Marathon Petroleum stock posted a 4% operating margin in Q1 2026, ahead of Phillips 66 (PSX) at 1% but behind Valero (VLO) at 5%, a positioning that reflects MPC’s crude sourcing advantages and front-loaded maintenance strategy while revealing that Valero has consistently held the operating margin lead across the past eight quarters.
The more telling competitive dynamic is the directional divergence at the margin trough: Phillips 66 operating margins turned negative in both Q4 2024 and Q1 2025, hitting negative 1% in each quarter, while Marathon Petroleum stock held positive territory throughout, bottoming at 1% in Q1 2025 and recovering to 4% by Q1 2026, a trough-to-recovery spread that demonstrates greater cost structure resilience than its closest peer.
Valero’s 5% operating margin in Q1 2026 versus MPC’s 4% is the gap that matters for the thesis: Marathon Petroleum stock has not yet reclaimed the operating margin premium it held over Valero as recently as Q4 2024, when MPC posted 6% against Valero’s 3%, and closing that gap in the quarters ahead is the condition the TIKR mid-case implicitly requires.
Is Marathon Petroleum Stock Undervalued in 2026? TIKR’s $319 Mid-Case Model Has a Specific Condition
TIKR’s base case values Marathon Petroleum stock at approximately $319 by December 2034, implying around 24% total return from the current price of $258 over 8.5 years, or roughly 3% annualized.

The bear scenario, which models approximately $255 by December 2034, implies a total return of around negative 1% and reflects a roughly flat annualized return, a realistic outcome if refining margins normalize faster than the structural capacity-offline thesis supports and operating leverage fails to compound beyond the current 4% operating margin.
The mid-case at approximately $319 depends on net income margins recovering toward 4% and EPS growing at roughly 12% annually, a trajectory the Q1 2026 income statement has just begun to support.
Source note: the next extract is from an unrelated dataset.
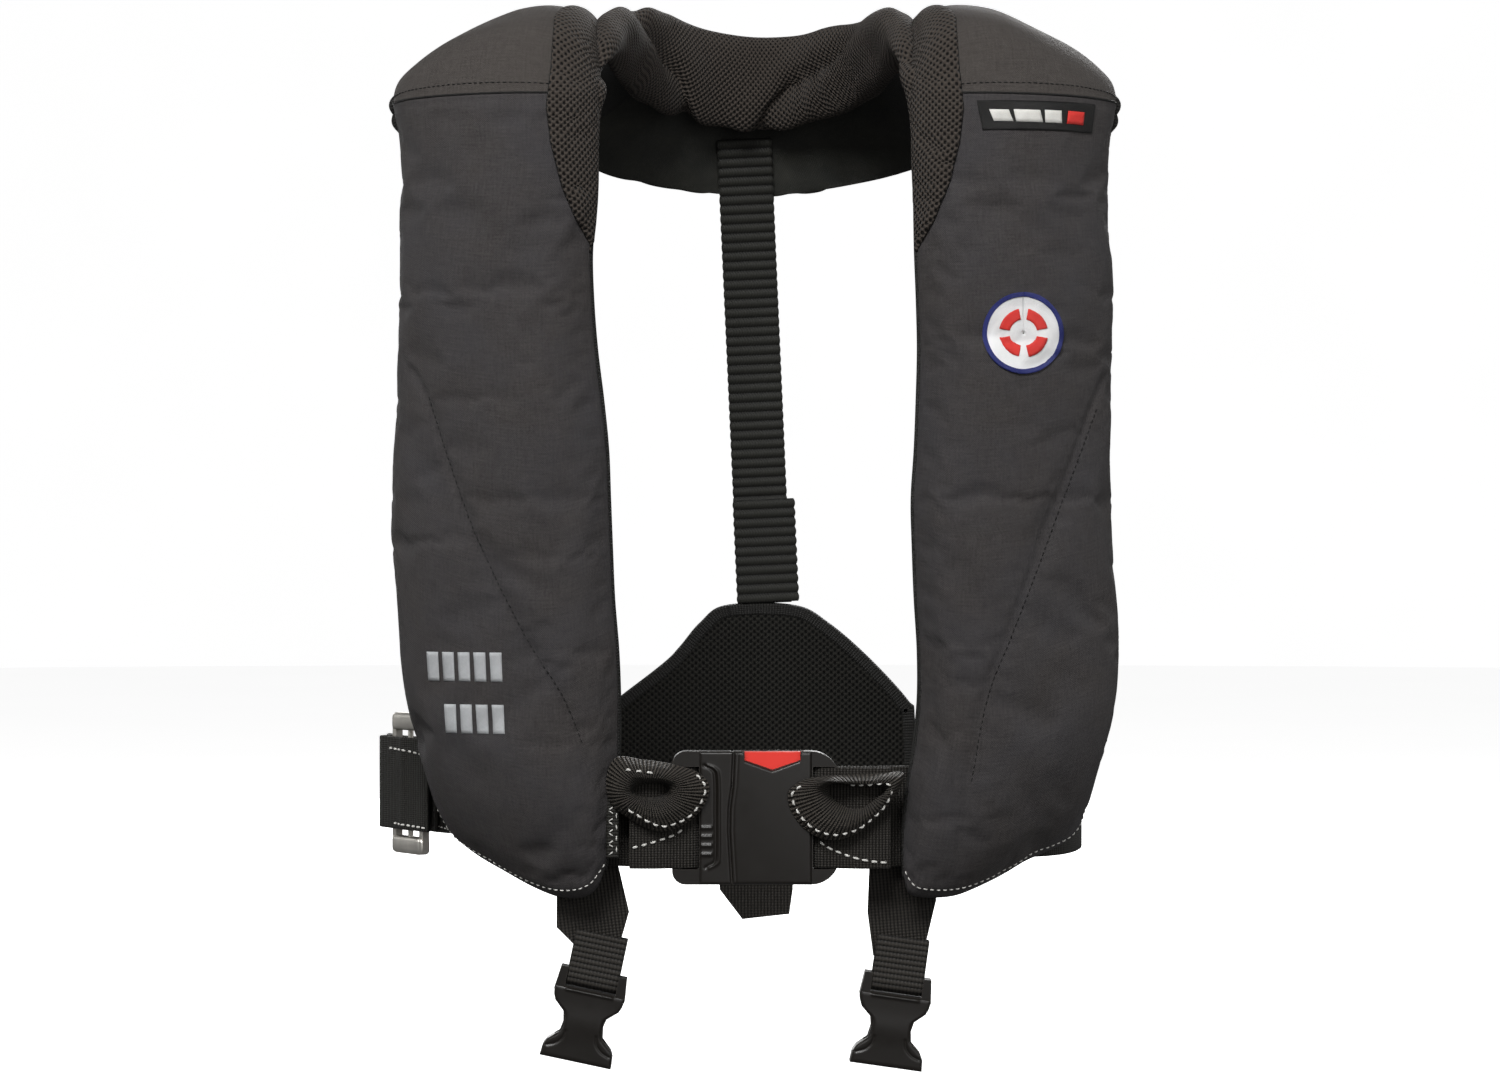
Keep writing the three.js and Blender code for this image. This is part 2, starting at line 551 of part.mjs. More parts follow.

The bull case at approximately $382 by December 2034, implying around 48% total return, requires both the refining macro and the MPLX distribution growth of 12.5% annually to hold simultaneously, compressing the current P/E multiple contraction that the model prices in at roughly negative 2% per year.
Is Marathon Petroleum stock a buy right now?
At $258, Marathon Petroleum stock trades at a price that TIKR’s mid-case model projects will deliver around 24% total return through December 2034, roughly 3% annualized.
The income statement shows operating margins recovering from a trough of 1% in Q1 2025 to 4% in Q1 2026, with gross margins widening to 9% from 7% year-over-year.
The bull case at approximately $382 requires the refining macro and MPLX distribution growth both to hold; the bear case near $255 reflects a world where margin normalization outpaces operating leverage.
What is the MPC stock forecast for 2026 and beyond?
TIKR’s valuation model projects approximately $319 for Marathon Petroleum stock by December 2034 under mid-case assumptions, requiring net income margins around 4% and EPS CAGR near 12%.
Near-term, the Q2 2026 setup is constructive: the company guided for 94% utilization versus 89% in Q1 2026, with approximately $500 million in Q1 derivative losses expected to unwind as physical barrels are received.
The TIKR bear case near $255 implies the current price already reflects a normalized refining environment.